There’s an enormous dimension with the unitive power of sex also. Man and woman compliment each other, In gay-sex, a man has to play the sex- role of a woman. It’s just fake - a pretend world of make-believe. This is mentally, spiritually, emotionally and physically damaging. It’s a complete violation of the purpose of sexuality as God intended, and of the integrity of men and women as God planned.
There’s no reason why men cannot simply have good, chaste friendships. In fact, men need that, as women do, with each other.
Introducing sexuality to those relationships is nonsensical.
I think we are reaping the bitter fruits of the contraceptive mentality.

I don’t remember the Pope who warned us against artificial contraception, but his words were prophetic.
 
I wouldn’t marry a converted gay person, I wouldn’t want to risk a loveless marriage with someone who was never even attracted to me.
How do you know it would be loveless? What if you were the person that caused him to “go straight”?
Back to the original topic the problem is us Catholics aren’t offering anything different to the world’s message of marriage or loneliness.
But what if there isn’t anything different? Remember, it was God Who said that it is not good for the man to be alone (Genesis 2). According to CCC 1603, it is the vocation to marriage (obviously heterosexual) that is written into our very nature, and although celibacy (under the term “virginity for the sake of the kingdom”) is considered better, it is not the natural state - it requires supernatural graces, and not everyone is granted those graces (read what Jesus Christ said regarding the “eunuchs for the kingdom”). It’s not something everyone can handle. That is why I cringe when I hear terms like “imposed celibacy” - it is just as sickening as “forced marriages”. The only time celibacy is mandated by the Bible is when a person is divorced and his/her spouse is still alive (see one of St. Paul’s letters). Forcing celibacy on someone who can’t handle it but is canonically eligible for a heterosexual marriage is like trying to “force a round peg into a square hole”. That’s why I’m against outlawing “conversion therapy” - what if a person wants to convert? And what about those who turn to same-sex experiences due to early sexual abuse? Should we deny them healing until they are 18? What if that’s too late?
 
I think we are reaping the bitter fruits of the contraceptive mentality.

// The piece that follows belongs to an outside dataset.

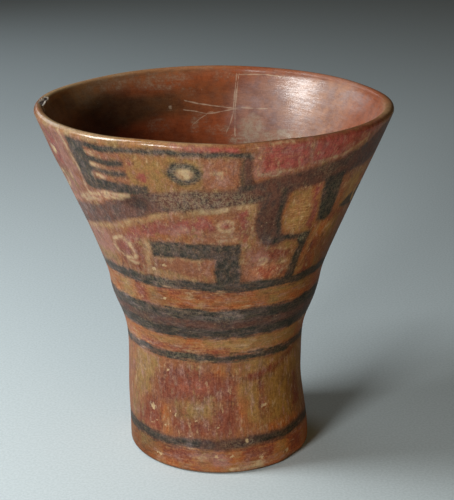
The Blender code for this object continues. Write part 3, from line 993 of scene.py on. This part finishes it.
def cup_material():
    """Painted, worn and burnished clay. Lengths are in mm, and a field of noise runs from 0 to 1."""
    tree = Tree("painted_clay")
    mix, step, blend, weigh, noise = tree.mix, tree.step, tree.blend, tree.weigh, tree.noise
    times, plus, larger, linear, rest = tree.times, tree.plus, tree.larger, tree.linear, tree.rest
    scaled, parts, read = tree.scaled, tree.parts, tree.attribute

    spot = scaled(tree.add("ShaderNodeTexCoord").outputs["Object"], (1 / MM, 1 / MM, 1 / MM))
    across, height = parts(spot)[1:]
    level_marks = scaled(spot, (0.10, 0.10, 1.0))
    upright_marks = scaled(spot, (1.0, 1.0, 0.07))

    coarse = noise(spot, 0.045, 3.0)
    medium = noise(spot, 0.22, 4.0, 0.6)
    fine = noise(spot, 0.85, 3.0, 0.6)
    grain = noise(spot, 2.0, 2.0, 0.6)
    level_lines = noise(level_marks, 0.9, 4.0, 0.65)
    level_hairs = noise(level_marks, 2.6, 2.0, 0.6)
    upright_lines = noise(upright_marks, 0.55, 4.0, 0.65)
    upright_hairs = noise(upright_marks, 2.0, 2.0, 0.6)

    # The brush went round on the bands and the inside, and up and down on the panels
    depth_in = read("depth_in")
    is_inside = step(depth_in, -1.0, 1.0)
    bands = times(step(height, *BANDS_BEGIN), step(height, *BANDS_END))
    bands = larger(bands, step(height, *FOOT_BAND_END))
    bands = larger(bands, is_inside)
    lines = blend(bands, upright_lines, level_lines)
    hairs = blend(bands, upright_hairs, level_hairs)

    # How far the edges of the paint stray, in mm
    wander = weigh((fine, 0.8), (medium, 1.4), (lines, 0.35))
    edge_drift = plus(wander, weigh((grain, 0.35)))
    edge_drift = plus(edge_drift, times(weigh((level_lines, 4.5)), bands))
    wash_drift = weigh((lines, 7.0), (hairs, 2.0), (medium, 8.0), (fine, 4.0))
    drifts = {"brush": edge_drift, "wash": wash_drift}

    # Share of the paint that is left, less of it for two that are more broken, and which shade shows
    rubbed = weigh((fine, 0.40), (lines, 0.35), (grain, 0.25), (medium, 0.30))
    kept = step(rubbed, 0.16, -0.02)
    broken = step(weigh((medium, 1.0), (lines, 0.6), (fine, 0.3)), 0.14, -0.04, 0.30, 1.0)
    turned = step(weigh((lines, 0.60), (hairs, 0.18), (fine, 0.14), (medium, 0.75)), -0.12, 0.12)

    # The clay and the coats of paint, once in each shade
    bare = read("tint", "Vector")
    patches = noise(scaled(spot, (1.0, 1.0, 0.25)), 0.16, 3.0)
    first = mix(step(patches, 0.50, 0.62, 0.0, 0.45), bare, PAINT["orange"])
    second = mix(step(patches, 0.50, 0.40, 0.0, 0.55), scaled(first, TONES["second"]), PAINT["olive"])
    covers = {}
    for name, kind, softness, thin, main_shade, second_shade in COATS:
        cover = step(plus(read(name), drifts[kind]), softness, -softness)
        cover = times(cover, linear(kept, thin, 1.0 - thin))
        if name in ("sand", "cream"):
            cover = times(cover, broken)
        first = mix(cover, first, main_shade)
        second = mix(cover, second, second_shade)
        covers[name] = cover
    colour = mix(turned, first, second)
    warm = read("warm")
    colour = mix(warm, colour, scaled(colour, TONES["warm"]))

    # Smears that handling and dirt have left: pink veils, pale rubs and dark stains
    tall_smears = noise(scaled(spot, (1.0, 1.0, 0.42)), 0.42, 4.0, 0.68, 1)
    long_smears = noise(scaled(spot, (0.36, 0.36, 1.0)), 0.42, 4.0, 0.68, 1)
    veil, pale, stain = parts(mix(bands, tall_smears, long_smears))
    on_light = linear(larger(covers["dark"], covers["plum"]), -0.72, 1.0)
    colour = mix(times(step(veil, 0.54, 0.68, 0.0, 0.50), on_light), colour, WEAR["veil"])
    colour = mix(times(step(pale, 0.55, 0.69, 0.0, 0.50), on_light), colour, WEAR["rub"])
    stained = scaled(colour, TONES["stained"])
    colour = mix(step(stain, 0.54, 0.68, 0.0, 0.65), colour, stained)
    scraped = read("scraped")
    scrapes = times(step(noise(level_marks, 1.5, 2.0), 0.50, 0.60), scraped)
    colour = mix(times(scrapes, 0.24), colour, WEAR["scrape"])
    cuts = times(step(noise(level_marks, 1.0, 2.0), 0.45, 0.36), scraped)
    colour = mix(times(cuts, 0.75), colour, WEAR["cut"])
    # Painted sheen, partly dusty bloom: a milky veil over the paint
    sheen_and_haze = times(read("hazed_and_sheen"), step(veil, 0.42, 0.62, 0.016, 0.095))
    colour = mix(sheen_and_haze, colour, WEAR["milky_sheen"])

    # The inside wall is burnished clay, clouded and veiled, with scratches and bare spots
    clouded = step(weigh((medium, 0.9), (level_lines, 0.30), (fine, 0.45)), -0.16, 0.16)
    inner = mix(clouded, scaled(bare, TONES["inner_light"]), scaled(bare, TONES["inner_dark"]))
    veiled = step(weigh((veil, 1.0), (medium, 0.6)), -0.12, 0.20, 0.0, 0.32)
    inner = mix(veiled, inner, scaled(bare, TONES["inner_veil"]))
    bare_spots = read("spots")
    nearest = bare_spots
    for name in ("scratches", "small_scratches"):
        for line in parts(read(name, "Vector")):
            nearest = tree.maths("MINIMUM", nearest, tree.maths("ABSOLUTE", line))
    scratched = step(plus(nearest, weigh((medium, 1.2), (grain, 0.3))), 0.34, 0.02, 0.0, 0.46)
    on_line = step(read("near_scratch"), 1.2, 0.7)
    on_spot = step(bare_spots, 1.2, 0.7)
    inner = mix(times(scratched, larger(on_line, on_spot)), inner, WEAR["scratch"])
    colour = mix(step(plus(depth_in, wander), -0.8, 0.8), colour, inner)

    # The lip is rubbed down to the clay in places, but not under the cream strokes, so that the painted
    # highlight along the front right lip stays
    from_lip = tree.maths("ABSOLUTE", plus(depth_in, wander))
    lip_rub = times(step(from_lip, 2.8, 0.6), step(medium, 0.38, 0.56, 0.35, 0.85))
    lip_rub = times(lip_rub, rest(covers["cream"]))
    colour = mix(lip_rub, colour, scaled(bare, TONES["lip"]))

    # Grain, brush hairs and broad light and dark
    depth = linear(coarse, 0.40, 0.80)
    for field, amount in ((fine, 1.15), (grain, 0.95), (hairs, 0.9), (lines, 0.75), (medium, 0.6)):
        depth = times(depth, linear(field, amount, 1.0 - amount / 2))
    depth = blend(is_inside, depth, linear(depth, 0.55, 0.45))
    colour = tree.shade(colour, times(depth, read("shade")))

    # Pale rubbed flecks, dusty scuffs and grains of temper
    flecks = step(weigh((grain, 0.60), (hairs, 0.25), (fine, 0.65)), -0.10, 0.12)
    fleck_strength = times(linear(read("speckle"), 0.50, 0.06), blend(is_inside, 1.0, 0.3))
    colour = mix(times(flecks, fleck_strength), colour, WEAR["fleck"])
    scuff = read("scuff")
    dust = times(scuff, weigh((fine, 3.0), (lines, 2.0), (medium, 2.0)))
    dust = step(linear(scuff, 0.6, dust), 0.30, 0.85, 0.0, 0.55)
    inner_dust = weigh((medium, 2.6), (fine, 1.3), (level_lines, 1.4), (grain, 0.6))
    inner_dust = step(linear(scuff, inner_dust, scuff), 0.35, 1.45, 0.0, 0.55)
    colour = mix(blend(is_inside, dust, inner_dust), colour, WEAR["dust"])
    cells = tree.add("ShaderNodeTexVoronoi", {"Vector": spot, "Scale": 0.42}).outputs["Distance"]
    chosen = step(noise(spot, 0.12, 2.0), 0.52, 0.66)
    specks = times(step(cells, 0.16, 0.07), times(chosen, rest(is_inside)))
    colour = mix(times(specks, 0.40), colour, PAINT["cream"])

    # Pits, broken places at the lip, painted contact shade at the foot's bottom edge and underside, and the
    # foot's worn edge
    pit = plus(read("pit"), weigh((grain, 1.0), (fine, 2.0)))
    pits = step(pit, 0.50, 0.90, 0.0, 0.75)
    colour = mix(pits, colour, WEAR["pit"])
    flake = read("flake")
    flake = plus(flake, times(weigh((grain, 0.6), (fine, 1.0)), step(flake, 0.0, 0.1)))
    flakes = step(flake, 0.10, 0.28)
    hollow = step(flake, 0.62, 0.85)
    colour = mix(flakes, colour, mix(hollow, WEAR["broken"], WEAR["hollow"]))
    # Painted shade: a contact shadow darkens the bottom edge of the foot and the underside
    foot_contact_shade = step(plus(height, wander), 1.6, 0.2, 0.0, 0.7)
    colour = mix(foot_contact_shade, colour, WEAR["foot_contact_shade"])
    bare_foot = step(plus(read("worn"), wander), 0.2, 1.0, 0.0, 0.8)
    colour = mix(bare_foot, colour, WEAR["bare_foot"])

    # The inside and the lip are burnished, with dull streaks, and the painted outside is nearly matt
    polish = larger(step(from_lip, 4.0, 1.6), is_inside)
    streaks = step(weigh((level_lines, 1.0), (level_hairs, 0.5), (medium, 0.5)), -0.14, 0.10)
    gloss = times(polish, linear(streaks, 0.60, 0.40))
    gloss = times(gloss, step(depth_in, 1.0, 3.0, 1.0, 0.66))
    gloss = times(gloss, step(depth_in, 7.0, 30.0, 1.0, 0.25))
    back_lip = times(step(from_lip, 5.0, 3.0), step(across, -10.0, 30.0, 0.0, 0.85))
    gloss = times(gloss, rest(back_lip))
    dull = larger(larger(flakes, pits), times(scuff, 1.1))
    gloss = times(gloss, rest(tree.maths("MINIMUM", dull, 1.0)))
    sheen = step(weigh((medium, 1.0), (lines, 0.6)), -0.1, 0.2, 0.03, 0.16)
    gloss = larger(gloss, times(sheen, linear(warm, -0.9, 1.0)))
    roughness = linear(fine, 0.30, 0.42)
    roughness = linear(plus(flakes, pits), 0.35, roughness)
    roughness = linear(polish, -0.15, roughness)

    relief = times(weigh((fine, 0.6), (lines, 0.8), (grain, 0.3)), blend(polish, 1.0, 0.35))
    surface = {"Strength": BUMP_STRENGTH, "Distance": BUMP_DEPTH * MM, "Height": relief}
    bump = tree.add("ShaderNodeBump", surface).outputs[0]

    shader = tree.add("ShaderNodeBsdfPrincipled", {
        "Base Color": colour,
        "Roughness": roughness,
        "Normal": bump,
        "IOR": 1.38,
        "Specular IOR Level": 0.15,
        "Coat Weight": gloss,
        "Coat Roughness": 0.22,
        "Coat IOR": 1.80,
        "Coat Normal": bump,
    })
    tree.add("ShaderNodeOutputMaterial", {"Surface": shader.outputs[0]})
    return tree.material


cup = make_cup()
cup.data.materials.append(cup_material())
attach(cup, "root")
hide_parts("kero_cup")


FLOOR_HALF = 3.0
FLOOR_COLOURS = ((0.58, 0.70, 0.755), (0.66, 0.78, 0.84))
FLOOR_GRAIN = 900.0


def make_floor():
    """A plain pale floor."""
    corners = [(x * FLOOR_HALF, y * FLOOR_HALF, 0) for x, y in ((-1, -1), (1, -1), (1, 1), (-1, 1))]
    mesh = bpy.data.meshes.new("floor")
    mesh.from_pydata(corners, [], [(0, 1, 2, 3)])
    floor = bpy.data.objects.new("floor", mesh)
    bpy.context.scene.collection.objects.link(floor)
    tree = Tree("pale_floor")
    grain = tree.noise(tree.add("ShaderNodeTexCoord").outputs["Object"], FLOOR_GRAIN, 2.0)
    colour = tree.mix(tree.step(grain, 0.3, 0.7), *FLOOR_COLOURS)
    surface = {"Base Color": colour, "Roughness": 0.9, "Specular IOR Level": 0.2}
    shader = tree.add("ShaderNodeBsdfPrincipled", surface)
    tree.add("ShaderNodeOutputMaterial", {"Surface": shader.outputs[0]})
    mesh.materials.append(tree.material)


# Soft boxes that look at the middle of the cup: name, azimuth, elevation, distance in metres, width and
# height, power, colour
LIGHTS = (
    ("side", -81.0, 42.0, 0.68, (0.22, 0.40), 3.7, (1.0, 0.98, 0.95)),
    ("front", -32.0, 18.0, 0.80, (0.18, 0.18), 3.7, (1.0, 0.96, 0.91)),
    ("fill", 22.0, 5.0, 1.00, (0.50, 0.10), 1.6, (1.0, 0.70, 0.34)),
    ("back", -138.0, 26.0, 1.10, (0.80, 0.40), 1.4, (0.96, 0.98, 1.0)),
)
CUP_MIDDLE = (0.0, 0.0, 0.075)
ROOM_COLOUR = (1.0, 0.74, 0.46, 1.0)
ROOM_STRENGTH = 0.022


def add_area_light(name, azimuth, elevation, distance, size, power, colour):
    turn, rise = math.radians(azimuth), math.radians(elevation)
    way = Vector((math.sin(turn) * math.cos(rise), -math.cos(turn) * math.cos(rise), math.sin(rise)))
    light = bpy.data.lights.new(name, "AREA")
    light.shape = "RECTANGLE"
    light.size, light.size_y = size
    light.energy = power
    light.color = colour
    lamp = bpy.data.objects.new(name, light)
    lamp.location = Vector(CUP_MIDDLE) + distance * way
    lamp.rotation_euler = (-way).to_track_quat("-Z", "Y").to_euler()
    bpy.context.scene.collection.objects.link(lamp)


def light_scene():
    for light in LIGHTS:
        add_area_light(*light)
    world = bpy.data.worlds.new("soft_room")
    world.use_nodes = True
    background = world.node_tree.nodes["Background"]
    background.inputs[0].default_value = ROOM_COLOUR
    background.inputs[1].default_value = ROOM_STRENGTH
    bpy.context.scene.world = world
    bpy.context.scene.view_settings.view_transform = "Standard"


# The camera that the photograph was taken with, solved from the rim, the foot and the outline: place in
# metres, angles in radians, lens and film width in mm
CAMERA_PLACE = (0.0, -0.540, 0.27029)
CAMERA_PITCH = 0.3298
CAMERA_YAW = 0.0054
CAMERA_ROLL = 0.0056
CAMERA_LENS = 97.08
CAMERA_FILM = 36.0
CAMERA_NEAREST = 0.01


def place_camera():
    data = bpy.data.cameras.new("camera")
    data.sensor_width = CAMERA_FILM
    data.lens = CAMERA_LENS
    data.clip_start = CAMERA_NEAREST
    pitch, yaw, roll = CAMERA_PITCH, CAMERA_YAW, CAMERA_ROLL
    forward = Vector((math.sin(yaw) * math.cos(pitch), math.cos(yaw) * math.cos(pitch), -math.sin(pitch)))
    level = Vector((math.cos(yaw), -math.sin(yaw), 0.0))
    upright = level.cross(forward)
    right = math.cos(roll) * level + math.sin(roll) * upright
    up = math.cos(roll) * upright - math.sin(roll) * level
    turn = Matrix((right, up, -forward)).transposed().to_4x4()
    camera = bpy.data.objects.new("camera", data)
    camera.matrix_world = Matrix.Translation(CAMERA_PLACE) @ turn
    bpy.context.scene.collection.objects.link(camera)
    bpy.context.scene.camera = camera


make_floor()
light_scene()
place_camera()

I don’t remember the Pope who warned us against artificial contraception, but his words were prophetic.
Pope Bl. Paul VI’s encyclical Humanae Vitae is what first pops into my mind; there may have been other Popes as well.
 
I think this is a gross simplication of life. It also completely devalues friendship. Not everyone is called to marriage and some of those people aren’t called to religious life. Some due to circumstances are pushed into an unchosen celibacy. Does it mean they are alone and without love. Current culture says YES but that should be a resounding NO.

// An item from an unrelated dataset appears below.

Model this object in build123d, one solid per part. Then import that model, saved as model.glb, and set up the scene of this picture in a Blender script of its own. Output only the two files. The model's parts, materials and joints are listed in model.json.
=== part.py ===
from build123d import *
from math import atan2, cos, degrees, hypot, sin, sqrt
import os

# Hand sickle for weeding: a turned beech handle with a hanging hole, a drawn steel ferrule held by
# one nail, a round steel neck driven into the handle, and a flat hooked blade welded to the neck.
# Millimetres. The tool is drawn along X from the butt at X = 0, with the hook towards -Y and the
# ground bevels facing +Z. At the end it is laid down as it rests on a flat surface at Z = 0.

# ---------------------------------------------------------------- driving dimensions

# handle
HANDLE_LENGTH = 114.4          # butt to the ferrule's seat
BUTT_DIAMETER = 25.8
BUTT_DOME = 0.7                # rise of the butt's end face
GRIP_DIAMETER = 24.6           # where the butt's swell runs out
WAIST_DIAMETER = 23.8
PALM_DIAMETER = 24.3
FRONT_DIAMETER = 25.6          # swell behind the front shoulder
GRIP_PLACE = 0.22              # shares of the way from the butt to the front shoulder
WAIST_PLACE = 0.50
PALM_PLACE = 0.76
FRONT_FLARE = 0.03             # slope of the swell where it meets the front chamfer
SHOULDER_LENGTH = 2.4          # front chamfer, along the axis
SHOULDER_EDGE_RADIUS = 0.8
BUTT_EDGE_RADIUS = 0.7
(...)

Maybe it should and maybe it shouldn’t (actually, given divine providence, everything is exactly as it should be), but that question is irrelevant. Because current culture says yes, that makes it a yes. When everyone else obeys the cultural mandate, it’s either obey along with them or be alone. I learned that the hard way and wasted quite a few years in doing so. You’re talking about a dream, an ideal, but you cannot change the culture to conform to your ideal. You can keep on living in a dream world, or you can get in line with the world God actually gave us. Guess which option is more pleasing to Him.